Het betrof hier maar drie lichamen (waarvan slechts Jezus geen gebroken benen had), dus identificatie na opgraving op de eerste weekdag zou geen problemen hebben opgeleverd.
Maar zelfs als het lichaam in een grafkuil gegooid en niet meer opgegraven was zouden de vrouwen de locatie waargenomen en naderhand met een symbolische begrafenis (een steentje neerleggen) geëerd hebben. Een opstandingsverhaal zou ook dan weerlegd zijn — door de niet-open kuil.

Hier volgen enige citaten uit antieke teksten over kruisigen en begraven.

Digesta, Ulpianus, Over de plichten van de Proconsul, Book IX, 1
„The bodies of those who are condemned to death should not be refused their relatives; and the Divine Augustus, in the Tenth Book on his life, said that this rule had been observed.

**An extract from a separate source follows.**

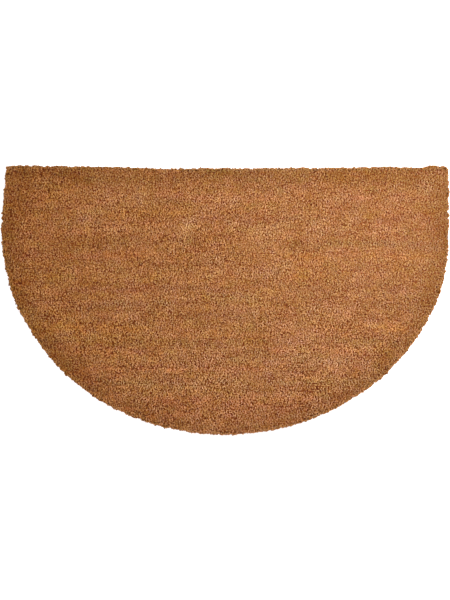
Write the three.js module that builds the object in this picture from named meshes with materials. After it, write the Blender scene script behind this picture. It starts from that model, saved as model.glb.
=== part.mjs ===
import * as THREE from 'three';

// Half round doormat of coir bristles, lying flat on the ground.
//
// Millimetres, +Z up. The origin is on the underside, in the middle of the
// mat's box. +X runs along the straight edge and +Y points from the round edge
// to the straight edge, so the crown of the round edge is at -Y.
//
// The mat is one piece: bristles set in a thin backing and then cut to shape
// through both, so a single solid reaches from the underside to the bristle
// tips. Seen from above it is a straight edge, two short sides that are nearly
// straight, and half an ellipse between them. The cut is a little uneven, and
// the tables below say by how much.

// ---- driving sizes --------------------------------------------------------
const WIDTH = 750;            // over the bristles, along the straight edge
const DEPTH = 450;            // from the straight edge to the crown
const THICKNESS = 15;         // backing and bristles together
const BACKING = 2;            // the cut backing at the foot of the side
const SIDE = 114;             // from the straight edge down to the half ellipse
const ARC_SHIFT = 0.8;        // the half ellipse's centre lies this far to +X
const ARC_HALF_WIDTH = 374.5; // the half ellipse's half axis along X
const ARC_DEPTH = DEPTH - SIDE; // and along Y
const LEFT_CORNER = 4;        // corner radius at the straight edge's -X end
const RIGHT_CORNER = 7;       // and at its +X end

const EDGE_STEP = 12;         // spacing of the outline's points, straight parts
const ARC_STEP = 8;           // and round the half ellipse
const CORNER_STEPS = 6;

// ---- how uneven the cut is ------------------------------------------------
// The straight edge dips towards the middle: how far below its highest point.
const STRAIGHT_EDGE = [
  { x: -375, dip: 0.0 },
  { x: -307, dip: 0.4 },
  { x: -227, dip: 1.3 },
  { x: -146, dip: 3.2 },
  { x: -86, dip: 5.0 },
  { x: -25, dip: 4.2 },
  { x: 35, dip: 4.4 },
  { x: 95, dip: 3.5 },
  { x: 176, dip: 3.4 },
  { x: 256, dip: 2.3 },
  { x: 317, dip: 3.5 },
  { x: 358, dip: 1.2 },
  { x: 375, dip: 0.4 },
];

// The sides: how far in from the box, going down from the straight edge. The
// left one leans in towards the straight edge, the right one is near straight.
const LEFT_SIDE = [
  { down: 0, inset: 7.4 },
  { down: 20, inset: 5.8 },
  { down: 42, inset: 4.4 },
  { down: 65, inset: 3.2 },
  { down: 85, inset: 1.0 },
  { down: 102, inset: 0.0 },
  { down: 114, inset: 0.4 },
];
const RIGHT_SIDE = [
  { down: 0, inset: 1.6 },
  { down: 18, inset: 0.8 },
  { down: 45, inset: 0.3 },
  { down: 70, inset: 0.8 },
  { down: 95, inset: 0.0 },
  { down: 114, inset: 0.9 },
];

// The round edge: how far outside the true half ellipse, by the angle from the
// +X side (0) over the crown (90) to the -X side (180).
const ROUND_EDGE = [
  { deg: 0, out: -1.2 },
  { deg: 10, out: 0.3 },
  { deg: 20, out: 0.9 },
  { deg: 30, out: -0.8 },
  { deg: 50, out: -0.2 },
  { deg: 60, out: -1.0 },
  { deg: 70, out: -0.3 },
  { deg: 80, out: -0.5 },
  { deg: 90, out: 0.0 },
  { deg: 120, out: 0.3 },
  { deg: 140, out: -0.5 },
  { deg: 150, out: -1.6 },
  { deg: 160, out: -0.1 },
  { deg: 170, out: -0.7 },
  { deg: 180, out: 0.9 },
];

// The side's section, from the underside up. The backing is cut square, the
// bristles above it splay out a little past the cut, and their tips round over.
const SECTION = [
  { z: 0, inset: 1.8 },
  { z: BACKING, inset: 1.8 },
  { z: 7, inset: 0.5 },
  { z: 11, inset: 0.0 },
  { z: 14, inset: 0.9 },
  { z: THICKNESS, inset: 3.0 },
];

// ---- helpers --------------------------------------------------------------
// Reads a table at a place between its rows, easing from row to row.
function read(table, key, value, at) {
  const last = table[table.length - 1];
  if (at <= table[0][key]) return table[0][value];
  if (at >= last[key]) return last[value];
  const i = table.findIndex((row) => row[key] > at);
  const a = table[i - 1];
  const b = table[i];
  const t = THREE.MathUtils.smoothstep(at, a[key], b[key]);
  return THREE.MathUtils.lerp(a[value], b[value], t);
}

// Points from one place to another, without the last one.
function stretch(from, to, step, at) {
  const n = Math.max(1, Math.round(Math.abs(to - from) / step));
  return Array.from({ length: n }, (_, i) => at(from + ((to - from) * i) / n));
}

// A rounded corner from one end point to the other, about their common corner.
function corner(start, tip, end) {
  const curve = new THREE.QuadraticBezierCurve(start, tip, end);
  return curve.getPoints(CORNER_STEPS).slice(0, CORNER_STEPS);
}

// ---- the outline, anticlockwise seen from above ---------------------------
const straightEdge = (x) =>
  new THREE.Vector2(x, DEPTH / 2 - read(STRAIGHT_EDGE, 'x', 'dip', x));
const leftSide = (down) =>
  new THREE.Vector2(-WIDTH / 2 + read(LEFT_SIDE, 'down', 'inset', down), DEPTH / 2 - down);
const rightSide = (down) =>
  new THREE.Vector2(WIDTH / 2 - read(RIGHT_SIDE, 'down', 'inset', down), DEPTH / 2 - down);
const roundEdge = (deg) => {
  const t = THREE.MathUtils.degToRad(deg);
  const out = read(ROUND_EDGE, 'deg', 'out', deg);
  const normal = new THREE.Vector2(Math.cos(t) / ARC_HALF_WIDTH, -Math.sin(t) / ARC_DEPTH).normalize();
  return new THREE.Vector2(
    ARC_SHIFT + ARC_HALF_WIDTH * Math.cos(t),
    DEPTH / 2 - SIDE - ARC_DEPTH * Math.sin(t),
  ).addScaledVector(normal, out);
};

const leftEnd = -WIDTH / 2 + LEFT_SIDE[0].inset;
const rightEnd = WIDTH / 2 - RIGHT_SIDE[0].inset;
const arcStepDeg = THREE.MathUtils.radToDeg(ARC_STEP / ((ARC_HALF_WIDTH + ARC_DEPTH) / 2));

const outline = [
  ...stretch(rightEnd - RIGHT_CORNER, leftEnd + LEFT_CORNER, EDGE_STEP, straightEdge),
  ...corner(
    straightEdge(leftEnd + LEFT_CORNER),
    new THREE.Vector2(leftEnd, straightEdge(leftEnd).y),
    leftSide(LEFT_CORNER),
  ),
  ...stretch(LEFT_CORNER, SIDE, EDGE_STEP, leftSide),
  ...stretch(180, 0, arcStepDeg, roundEdge),
  ...stretch(SIDE, RIGHT_CORNER, EDGE_STEP, rightSide),
  ...corner(
    rightSide(RIGHT_CORNER),
    new THREE.Vector2(rightEnd, straightEdge(rightEnd).y),
    straightEdge(rightEnd - RIGHT_CORNER),
  ),
];

// The outline moved in by some distance, square to itself at every point.
function insetOutline(distance) {
  const n = outline.length;
  return outline.map((p, i) => {
    const before = outline[(i + n - 1) % n];
    const after = outline[(i + 1) % n];
    const along = after.clone().sub(before).normalize();
    return new THREE.Vector2(p.x - along.y * distance, p.y + along.x * distance);
  });
}

// ---- the solid: one ring for each row of the section, and two flat faces ---
function matGeometry() {
  const n = outline.length;
  const rings = SECTION.map((row) => insetOutline(row.inset));
  const positions = rings.flatMap((ring, r) => ring.flatMap((p) => [p.x, p.y, SECTION[r].z]));
  const faces = [];
  for (let r = 0; r + 1 < rings.length; r += 1) {
    for (let i = 0; i < n; i += 1) {
      const j = (i + 1) % n;
      const low = r * n;
      const high = low + n;
      faces.push(low + i, low + j, high + j, low + i, high + j, high + i);
    }
  }
  const top = (rings.length - 1) * n;
  const caps = (ring) => THREE.ShapeUtils.triangulateShape(ring, []);
  for (const [a, b, c] of caps(rings[0])) faces.push(a, c, b);
  for (const [a, b, c] of caps(rings[rings.length - 1])) faces.push(top + a, top + b, top + c);

  const geometry = new THREE.BufferGeometry();
  geometry.setAttribute('position', new THREE.Float32BufferAttribute(positions, 3));
  geometry.setIndex(faces);
  geometry.computeVertexNormals();
  return geometry;
}

const coir = new THREE.MeshStandardMaterial({
  name: 'coir',
  color: new THREE.Color().setRGB(0.655, 0.43, 0.262, THREE.SRGBColorSpace),
  roughness: 0.95,
  metalness: 0,
});

const mat = new THREE.Mesh(matGeometry(), coir);
mat.name = 'coir_mat';

const doormat = new THREE.Group();
doormat.name = 'half_round_doormat';
doormat.add(mat);

export default doormat;
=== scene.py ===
"""Half round doormat of coir bristles.

The mat is a low bed of matted fibre on a thin backing, and a pile of stiff
bristles that stand in it in tufts, cut level at the top. Lengths in this
script are millimetres until a mesh is made. Everything random comes from
seeded generators, so each run gives the same mat.
"""

import math

import bpy
import numpy as np
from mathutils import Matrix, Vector, geometry


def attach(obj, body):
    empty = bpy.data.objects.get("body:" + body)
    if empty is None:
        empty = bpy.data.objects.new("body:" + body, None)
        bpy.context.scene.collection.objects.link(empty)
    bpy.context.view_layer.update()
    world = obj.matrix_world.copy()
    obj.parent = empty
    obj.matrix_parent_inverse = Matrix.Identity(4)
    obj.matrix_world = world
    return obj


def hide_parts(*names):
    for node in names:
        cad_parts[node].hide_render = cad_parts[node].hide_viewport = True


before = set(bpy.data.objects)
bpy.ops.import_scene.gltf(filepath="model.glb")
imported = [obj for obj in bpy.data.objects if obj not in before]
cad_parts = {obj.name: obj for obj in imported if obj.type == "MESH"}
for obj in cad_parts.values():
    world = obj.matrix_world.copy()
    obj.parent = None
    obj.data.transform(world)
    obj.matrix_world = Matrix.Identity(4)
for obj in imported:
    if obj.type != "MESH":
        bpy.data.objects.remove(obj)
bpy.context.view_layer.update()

MM = 0.001
NODE = "coir_mat"

# ---- sizes, in millimetres --------------------------------------------------
PILE_TOP = 15.0        # where the bristles are cut
BACKING_TOP = 2.0      # the backing's upper face
BED_TOP = 7.4          # mean height of the matted fibre between the bristles
WIDEST = 11.0          # height at which the solid's side is widest
CUT = 0.9              # the backing is cut this far inside the outline
ROW = 3.3              # from one row of tufts to the next
TUFT = 6.5             # from one tuft to the next along a row
ACROSS, ALONG = 3, 5   # bristles of a tuft: across the row and along it
BANDS = 5              # the pile is split into bands along the straight edge

HUES = 8               # shades of fibre each way: olive to rust, and pink to yellow
UV_MAP = "OFBake"

# Courses of tufts that were set with other fibre, so that they show as streaks along
# the straight edge: where their middle lies, how long and how deep they are, and how
# much lighter, redder and yellower than the rest.
COURSES = [
    {"y": 172, "x": 25, "length": 640, "deep": 8, "light": 0.03, "red": 0.18, "yellow": 0.05},
    {"y": 148, "x": -150, "length": 120, "deep": 8, "light": 0.04, "red": 0.0, "yellow": 0.25},
    {"y": 135, "x": 30, "length": 600, "deep": 6, "light": -0.01, "red": 0.0, "yellow": -0.28},
    {"y": 119, "x": 42, "length": 560, "deep": 8, "light": 0.06, "red": 0.10, "yellow": 0.12},
    {"y": 113, "x": -267, "length": 80, "deep": 8, "light": 0.03, "red": 0.25, "yellow": 0.0},
    {"y": 94, "x": -143, "length": 210, "deep": 8, "light": -0.05, "red": -0.35, "yellow": -0.10},
    {"y": 94, "x": 226, "length": 290, "deep": 8, "light": -0.04, "red": -0.40, "yellow": -0.20},
    {"y": 74, "x": -220, "length": 230, "deep": 8, "light": 0.02, "red": 0.28, "yellow": 0.0},
    {"y": 74, "x": 201, "length": 350, "deep": 9, "light": 0.01, "red": 0.22, "yellow": 0.30},
    {"y": 62, "x": -126, "length": 260, "deep": 6, "light": -0.04, "red": -0.10, "yellow": -0.10},
    {"y": 46, "x": 243, "length": 260, "deep": 8, "light": 0.05, "red": 0.15, "yellow": 0.10},
    {"y": 40, "x": -60, "length": 540, "deep": 8, "light": 0.02, "red": 0.0, "yellow": 0.30},
    {"y": 20, "x": 40, "length": 660, "deep": 8, "light": -0.035, "red": -0.03, "yellow": -0.30},
    {"y": 5, "x": 0, "length": 150, "deep": 7, "light": 0.05, "red": 0.0, "yellow": 0.25},
    {"y": -6, "x": -110, "length": 200, "deep": 8, "light": -0.03, "red": -0.28, "yellow": -0.20},
    {"y": -8, "x": 250, "length": 240, "deep": 9, "light": -0.05, "red": -0.28, "yellow": -0.30},
    {"y": -46, "x": -210, "length": 200, "deep": 9, "light": 0.05, "red": 0.25, "yellow": 0.50},
    {"y": -45, "x": 251, "length": 170, "deep": 9, "light": 0.025, "red": 0.20, "yellow": 0.38},
    {"y": -67, "x": -100, "length": 330, "deep": 8, "light": -0.035, "red": -0.25, "yellow": 0.0},
    {"y": -67, "x": 235, "length": 190, "deep": 8, "light": -0.03, "red": -0.30, "yellow": 0.0},
    {"y": -83, "x": 167, "length": 230, "deep": 8, "light": 0.06, "red": 0.25, "yellow": 0.25},
    {"y": -86, "x": -160, "length": 140, "deep": 8, "light": 0.04, "red": 0.25, "yellow": 0.0},
    {"y": -102, "x": 20, "length": 340, "deep": 7, "light": 0.03, "red": -0.22, "yellow": 0.0},
    {"y": -103, "x": 159, "length": 90, "deep": 8, "light": 0.07, "red": 0.05, "yellow": 0.0},
    {"y": -115, "x": -30, "length": 380, "deep": 7, "light": 0.03, "red": 0.27, "yellow": 0.0},
    {"y": -137, "x": 25, "length": 440, "deep": 8, "light": 0.02, "red": -0.27, "yellow": 0.0},
    {"y": -150, "x": -25, "length": 320, "deep": 8, "light": 0.02, "red": 0.0, "yellow": 0.22},
    {"y": -166, "x": 0, "length": 280, "deep": 8, "light": 0.0, "red": 0.27, "yellow": 0.0},
]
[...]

At present, the bodies of those who have been punished are only buried when this has been requested and permission granted; and sometimes it is not permitted, especially where persons have been convicted of high treason. Even the bodies of those who have been sentenced to be burned can be claimed, in order that their bones and ashes, after having been collected, may be buried.”
Josephus, Tegen Apion, Book II.30
However, there are other things which our legislator ordained for us beforehand, which of necessity we ought to do in common to all men; as to afford fire, and water, and food to such as want it; to show them the roads; not to let any one lie unburied.
Josephus, Joodse Oorlog 4.317
The Idumeaens (a group of foreigners that Josephus considers impious and evil) „actually went so far in their impiety as to cast out their dead bodies without burial, although the Jews are so careful about burial rites that even malefactors who have been sentenced to crucifixion are taken down and buried before sunset”
Leven van Josephus, 420-421
and when I was sent by Titus Caesar with Cerealius, and a thousand horsemen, to a certain village called Thecoa, in order to know whether it were a place fit for a camp, as I came back, I saw many captives crucified; and remembered three of them as my former acquaintance. I was very sorry at this in my mind, and went with tears in my eyes to Titus, and told him of them; so he immediately commanded them to be taken down, and to have the greatest care taken of them, in order to their recovery; yet two of them died under the physician's hands, while the third recovered.

((Elders te doen.))

Legato ad Gaium, Philo van Alexandrië
(the Jews) „appealed to Pilate to redress the infringement of their traditions caused by the shields and not to disturb the customs which throughout all the preceding ages had been safeguarded without disturbance by kings and by emperors”
Flavius Josephus, Joodse Oorlog Book 2,6
So now riches flowed in to Agrippa by his enjoyment of so large a dominion; nor did he abuse the money he had on small matters, but he began to encompass Jerusalem with such a wall, which, had it been brought to perfection, had made it impracticable for the Romans to take it by siege; but his death, which happened at Cesarea, before he had raised the walls to their due height, prevented him. He had then reigned three years, as he had governed his tetrarchies three other years. He left behind him three daughters, born to him by Cypros: Bernice, Mariamne, and Drusilla, and a son born of the same mother, whose name was Agrippa: he was left a very young child, so that Claudius made the country a Roman province, and sent Cuspius Fadus to be its procurator, and after him Tiberius Alexander, who, making no alterations of the ancient laws, kept the nation in tranquillity.